A liturgia do segundo domingo de Páscoa fala-nos dos frutos da ressurreição: paz, alegria, comunhão e amor. Enquanto Lucas, nos Actos dos Apóstolos, descreve a comunhão, a fraternidade que caracterizava a primeira comunidade dos baptizados, na página do Evangelho, Jesus comunica a sua paz aos discípulos: “A paz esteja convosco!” A ressurreição de Jesus é fonte de alegria, de comunhão fraterna e de paz.
A paz esteja convosco!
O trecho do Evangelho continua com a experiência do primeiro dia da semana. Já não é “de manhã”, mas “na tarde daquele dia”. João, na sua indicação cronológica – o primeiro dia da semana – insiste no facto de que a experiência da aparição de Jesus aos discípulos vem depois da experiência do túmulo vazio que marcou um novo começo, uma nova criação e uma nova era da história. O “primeiro dia” recorda-nos, de forma significativa, a semana da criação, em que Deus realiza o seu primeiro acto criador. Por isso, João apresenta “o primeiro dia” como aquele que abre o novo tempo, que encontra o seu fundamento principal na experiência da ressurreição e nos frutos dessa ressurreição: o amor, a comunhão fraterna e a paz. Este Jesus, Deus salva, Emanuel, Deus connosco, entrou na história humana e colocou-se ao lado dos homens ao ponto de “dar a vida” para derrubar todos os muros de divisão e fazer dos dois povos um só povo nele, para criar ‘paz’, “fraternidade”, à volta daquele que é o Senhor de todos.

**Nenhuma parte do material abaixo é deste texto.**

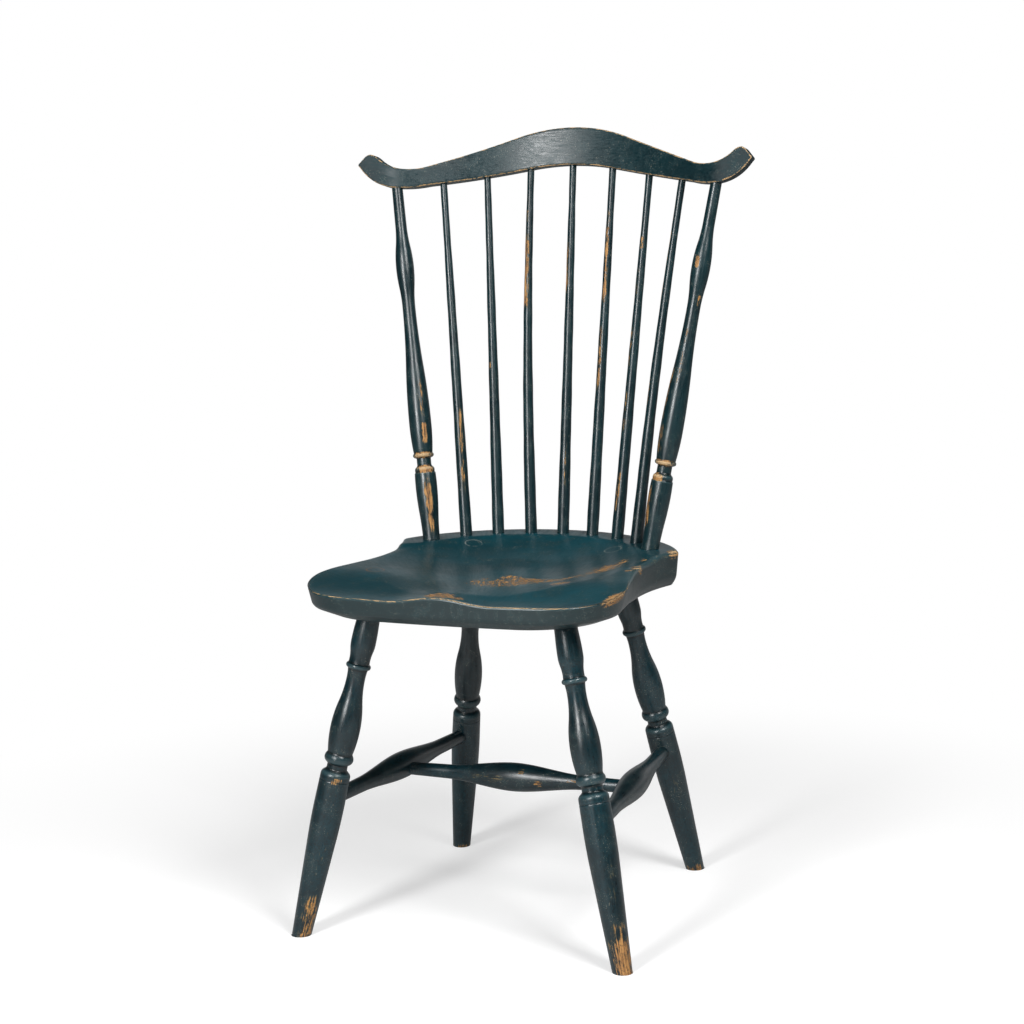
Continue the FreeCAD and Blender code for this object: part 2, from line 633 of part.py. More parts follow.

Nesse mesmo dia, os apóstolos estavam fechados em casa com medo e Jesus aproximou-se, pôs-se de pé e disse que está sempre à procura de novas formas de chegar até nós e de entrar em contacto com as pessoas, vem à reunião dos discípulos. João sublinha que Jesus não só veio como se pôs de pé, um verbo de ressurreição que só se encontra nos dois últimos capítulos do Evangelho de João. Está de pé quem fez uma viagem, pode parar e regozijar-se com essa paragem: Jesus ressuscitado está de pé, não num sofá egoísta, com todos os confortos, mas no meio dos seus. Estar no meio é muitas vezes identificado como estar no centro das atenções. No meio deles, dirige uma saudação: a sua saudação é “a paz esteja convosco” e repete-a várias vezes na passagem. Os judeus costumavam saudar-se trocando palavras de paz, mas nas passagens das aparições a paz, shalom, é muito mais do que uma saudação. Indica tudo o que contribui para a plenitude, para a felicidade das pessoas e Jesus pode fazer este convite à felicidade porque é ele o responsável por essa felicidade. Jesus dá a paz, que é aquela serenidade de espírito que nos permite compreendermo-nos uns aos outros, iluminar as nossas relações, compreender e ver o sol em vez das sombras, distinguir entre o Senhor e um fantasma, entre o rosto humano de uma pessoa a abraçar e a sombra de um possível inimigo a evitar. Os discípulos foram deixados sozinhos, desanimados com a morte do seu mestre, zangados com o seu projecto humano falhado, mas é precisamente o que falta a esta comunidade de discípulos perturbados que Jesus dá. A paz para a comunidade dos crentes é um dom de Deus através do Ressuscitado. Precisamente o que ainda falta à humanidade de hoje. Jesus mostra as suas mãos trespassadas e o seu lado trespassado, que são o preço da paz que ele deu e também o custo da redenção da humanidade. Tudo sinais do seu amor.
Jesus não se limita a desejar a paz, mas dá-a, como disse na Última Ceia: “Deixo-vos a paz, dou-vos a minha paz”. A sua paz é a totalidade da verdade, da justiça e do amor, fruto da plena comunhão com Deus. Como podemos ver, a paz é um dom de Deus e fruto da ressurreição.
O discípulo missionário, como dizia o saudoso Papa Francisco, é aquele que sabe “passar do deus mundano ao Deus cristão, da cobiça que trazemos dentro de nós à caridade que nos liberta, da expetativa de uma paz trazida pela força ao compromisso de testemunhar concretamente a paz de Jesus”.